Some 5.6 million pupils were back in class on Monday as schools re-opened in most of Italy after more than six months of a Coronavirus-related shutdown.
“Today is an important day for the entire national community,” Prime Minister Giuseppe Conte said, adding that the government was “not hiding the difficulties.”
Some regions have postponed the re-opening date to next week, while German-speaking South Tyrol did it earlier on Sept. 7.
In total, there are more than 8 million school children in Italy.
Re-opening schools is proving to be a major logistical and organisational challenge, amid fears it may lead to a new spike in contagion numbers.
“There will be an increase in new positive cases, but a limited one; we should not be scared,” Prof.

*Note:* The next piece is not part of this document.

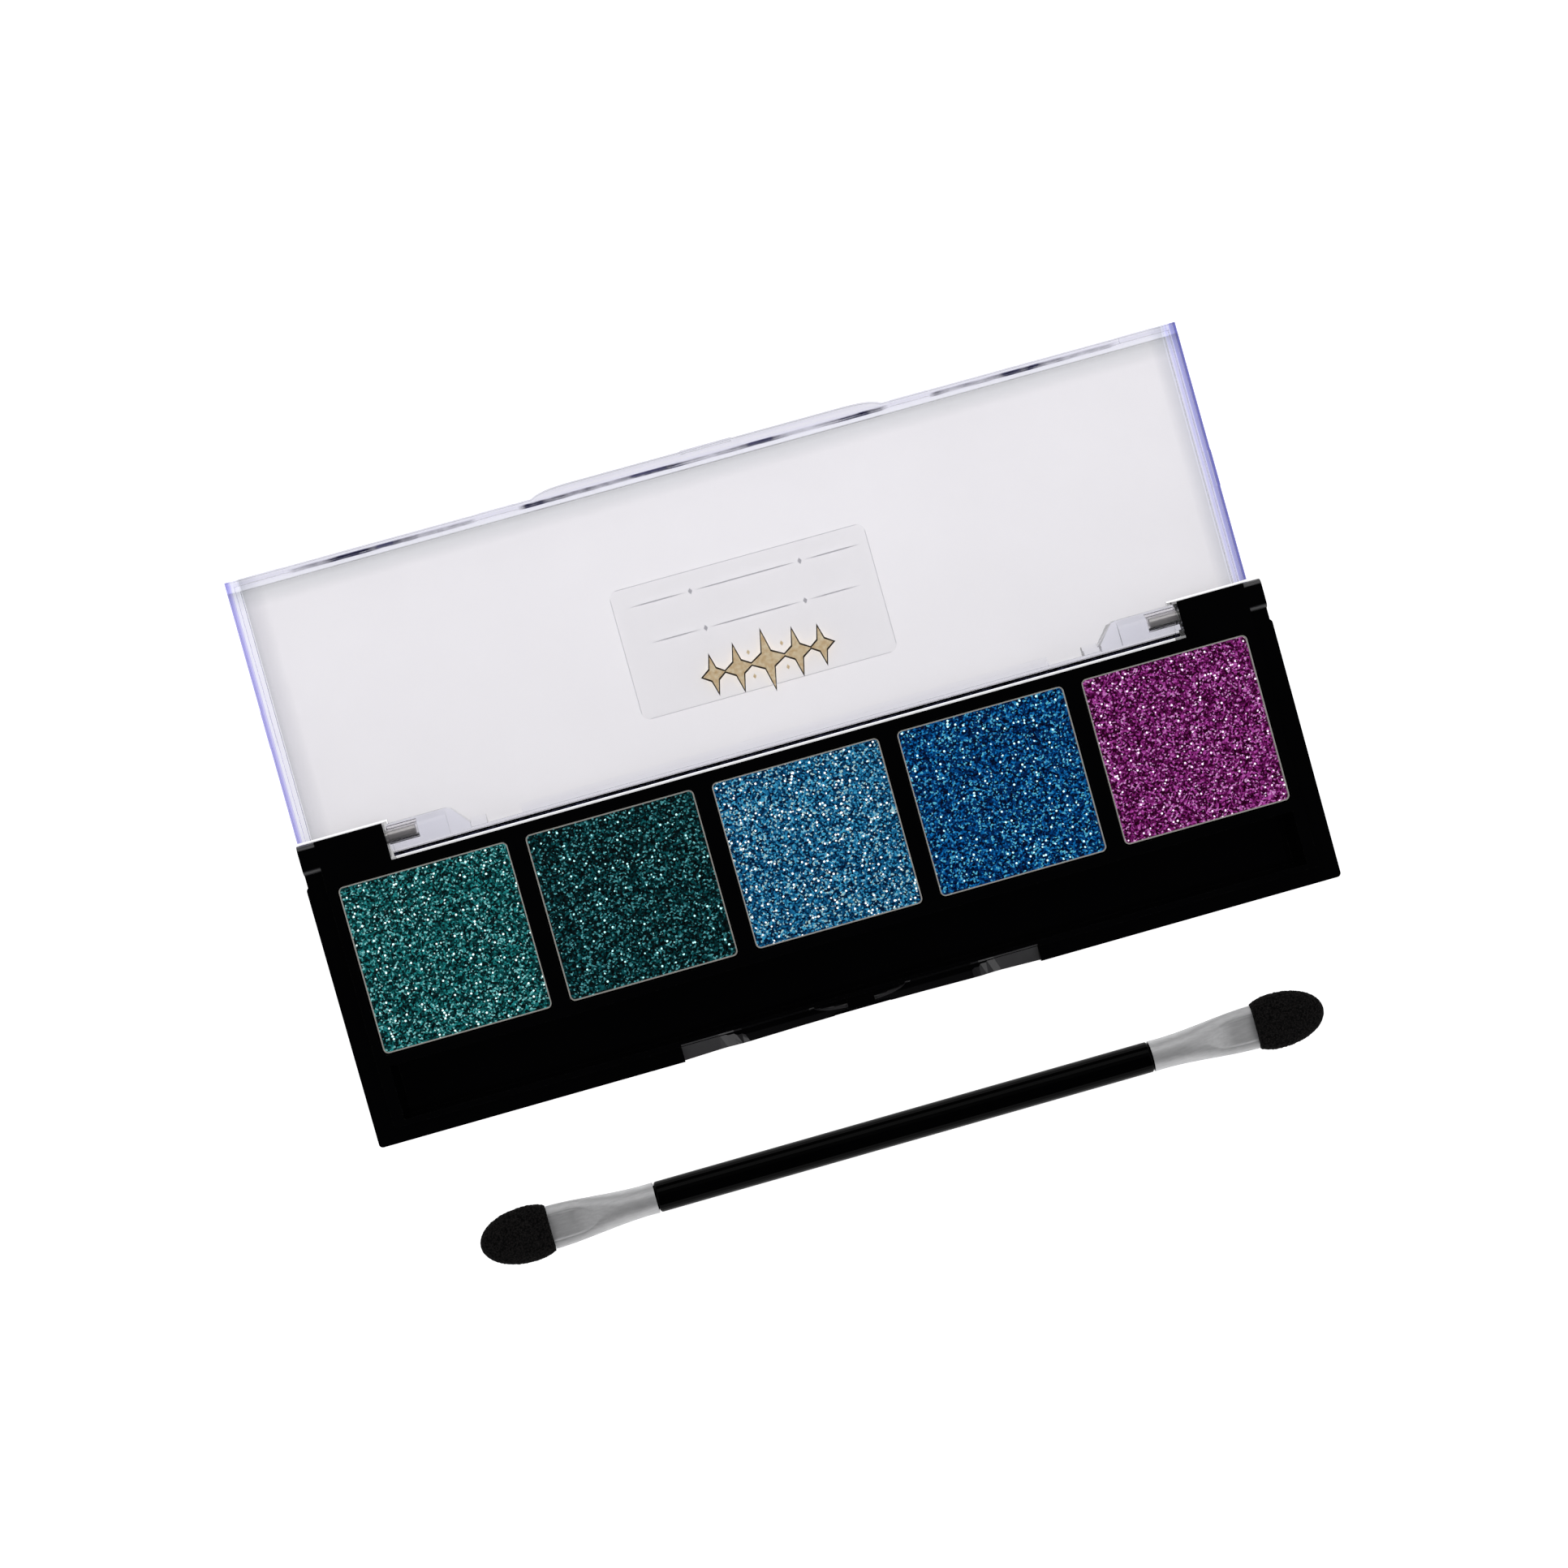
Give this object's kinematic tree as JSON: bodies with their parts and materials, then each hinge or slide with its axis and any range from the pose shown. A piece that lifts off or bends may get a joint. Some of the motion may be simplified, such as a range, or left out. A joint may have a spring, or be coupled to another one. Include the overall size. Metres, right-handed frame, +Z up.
{
  "type": "eyeshadow palette",
  "caption": "Slim palette tray with a row of square glitter pans, an applicator well and a clear hinged lid, with a sponge-tipped applicator beside it.",
  "frame": {"origin": "centre of the base's underside", "axes": "+X along the palette, to the viewer's right; +Y from the thumb notch to the hinge; +Z up. The rest pose has the lid fully open behind the base, its far edge at the table."},
  "size_m": [0.12, 0.0896, 0.0075],
  "materials": {
    "black_plastic": "gloss",
    "black_cover": "satin",
    "steel_pin": "satin",
    "clear_plastic": "clear, polished",
    "label": "clear film with gold and pale grey print",
    "pan_metal": "bright",
    "adhesive": "matt",
    "handle_plastic": "gloss",
    "ferrule_metal": "satin",
    "foam": "fine open foam",
    "stem_plastic": "satin",
    "glitter_teal": "pressed glitter",
    "glitter_dark_teal": "pressed glitter",
    "glitter_steel_blue": "pressed glitter",
    "glitter_royal_blue": "pressed glitter",
    "glitter_magenta": "pressed glitter"
  },
  "bodies": {
    "base": {"base_tray": "black_plastic", "bottom_cover": "black_cover", "hinge_pin_left": "steel_pin", "hinge_pin_right": "steel_pin", "pan_1": "pan_metal", "glitter_cake_1": "glitter_teal", "pan_pad_1": "adhesive", "pan_2": "pan_metal", "glitter_cake_2": "glitter_dark_teal", "pan_pad_2": "adhesive", "pan_3": "pan_metal", "glitter_cake_3": "glitter_steel_blue", "pan_pad_3": "adhesive", "pan_4": "pan_metal", "glitter_cake_4": "glitter_royal_blue", "pan_pad_4": "adhesive", "pan_5": "pan_metal", "glitter_cake_5": "glitter_magenta", "pan_pad_5": "adhesive"},
    "lid": {"lid": "clear_plastic", "lid_label": "label"},
    "applicator": {"applicator_handle": "handle_plastic", "ferrule_left": "ferrule_metal", "sponge_left": "foam", "sponge_stem_left": "stem_plastic", "ferrule_right": "ferrule_metal", "sponge_right": "foam", "sponge_stem_right": "stem_plastic"}
  },
  "joints": [
    {"name": "lid_hinge", "type": "hinge", "parent": "base", "child": "lid", "pos_m": [0, 0.0168, 0.0056], "axis": [1, 0, 0], "range_deg": [0, 181.9]},
    {"name": "applicator_lift", "type": "slide", "parent": "base", "child": "applicator", "axis": [0, 0, 1], "range_m": [0, 0.04]}
  ]
}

Franco Locatelli, a top public health expert, said.
Schools have had to re-arrange classrooms to make sure pupils sit at least 1 metre apart.
If this is not possible, or when moving around, they have to wear face masks.
“I don’t think the kids will have too many problems.
“Of course, it won’t be like the other years, but let’s hope they’ll still be able to concentrate,” a mother in Rome told the Agenzia Vista news site.
To facilitate social distancing, the government has ordered 2.4 million single-seat school desks, but their delivery is late and is not expected to be completed until late October.
There are also widespread problems with shortages of teachers, support staff and classroom space, prompting harsh criticism of the government from the opposition.